The local police and the military authorities could not agree as to what to do with the recalcitrant Missionaries but eventually the impasse was resolved and they were all lodged in a local prison. Cell blocks originally built to accommodate two prisoners were for the next six or seven days home to groups of ten Irish clerics.  Fr. Caffrey and his colleagues were eventually taken from the prison and brought to the local airport where on the instructions of the Police Inspector General they were flown to Lagos from where they were deported from Nigeria.  The fate of the Irish Missionaries who had been the backbone of the Biafran relief effort was later reported in the Evening Herald of 16th February 1970 under the headline, “Jail Protest - Nuns and Priests sit in street”.

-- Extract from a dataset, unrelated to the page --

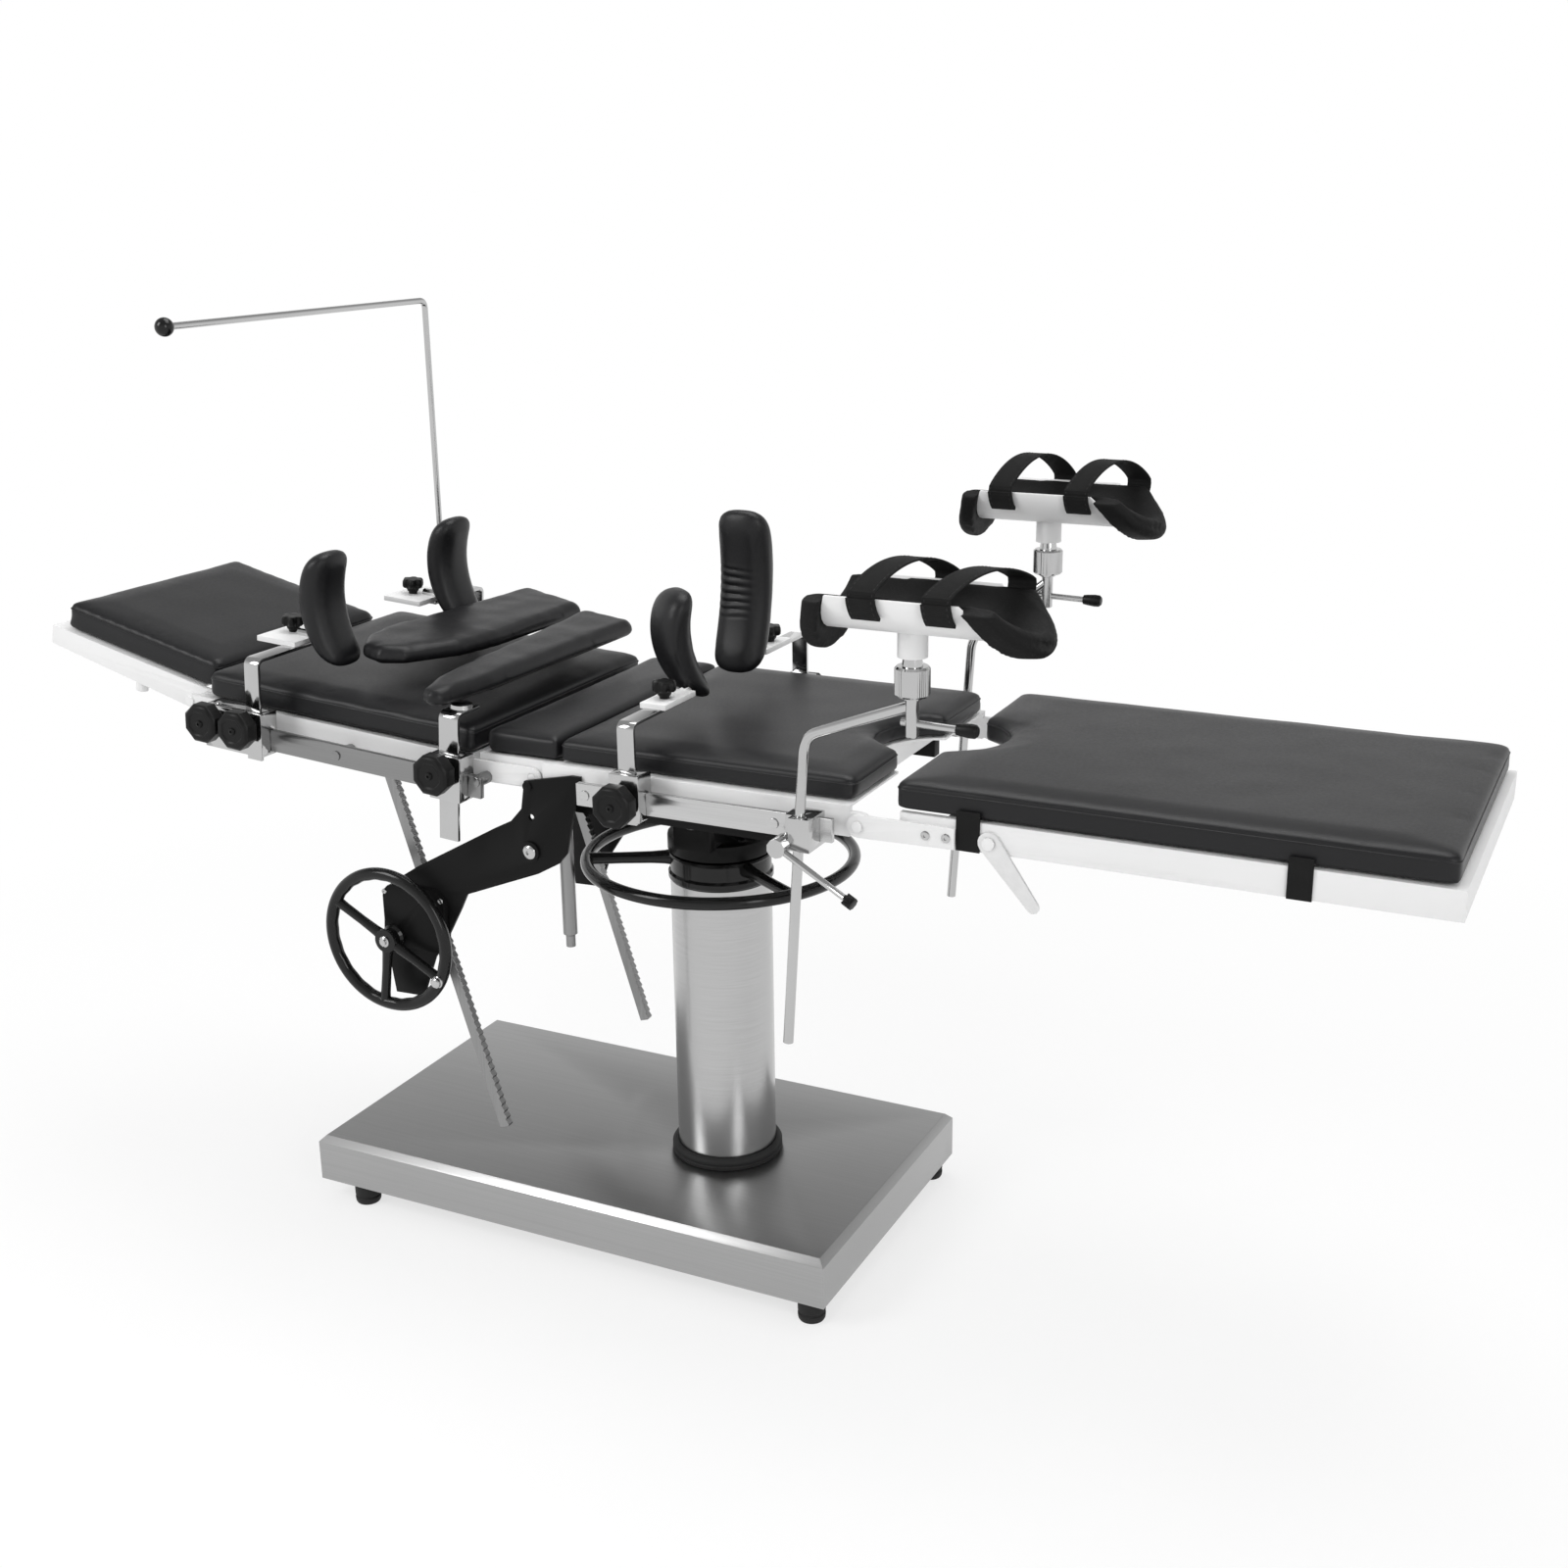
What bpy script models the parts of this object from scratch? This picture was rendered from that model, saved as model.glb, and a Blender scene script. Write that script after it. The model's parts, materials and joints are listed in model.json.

Fr. Caffrey spent some time in Ireland and Paris before going again on mission work, this time to Kenya.  Based in Mombasa he taught in the Institute of Mechanical Engineering, while also carrying out what he refers to as “African style parish work”.  He tended to the spiritual needs of nine or so outstations where Mass was celebrated in local halls.  Fr. Caffrey spent the last 13 years of his overseas mission in Kenyan’s capital of Nairobi where he taught in St. Mary’s High School, eventually returning to Ireland in 1995. 

Fr. Caffrey was assigned to St. Michael’s Parish, Athy in October 1996, having spent a short period helping out in Francis Street Parish in Dublin following his return home from Kenya.  In the seven years he spent in Athy he endeared himself to the local people.  A quiet, good natured man with an obvious abundance of courage which showed itself during his years in Biafra, Fr. Frank Caffrey is one of three brothers who ordained to the Priesthood.  His sister Rita is married to Dermot McCarthy, formerly of St. Patrick’s Avenue, whose late father Tim was a forester in this area for many decades.  Fr. Caffrey transferred to Bayside Parish in North Dublin which incorporates Sutton Park as well as Bayside, Sutton.  I know the area very well, having lived in Sutton Park for over 10 years before I returned to Athy.  I wish him well in his new Parish.

1 comment:

Saints1986 said...

Rest in peace Fr. Caffrey. We will never forget the loving man who taught us the wonderful game of Rugby.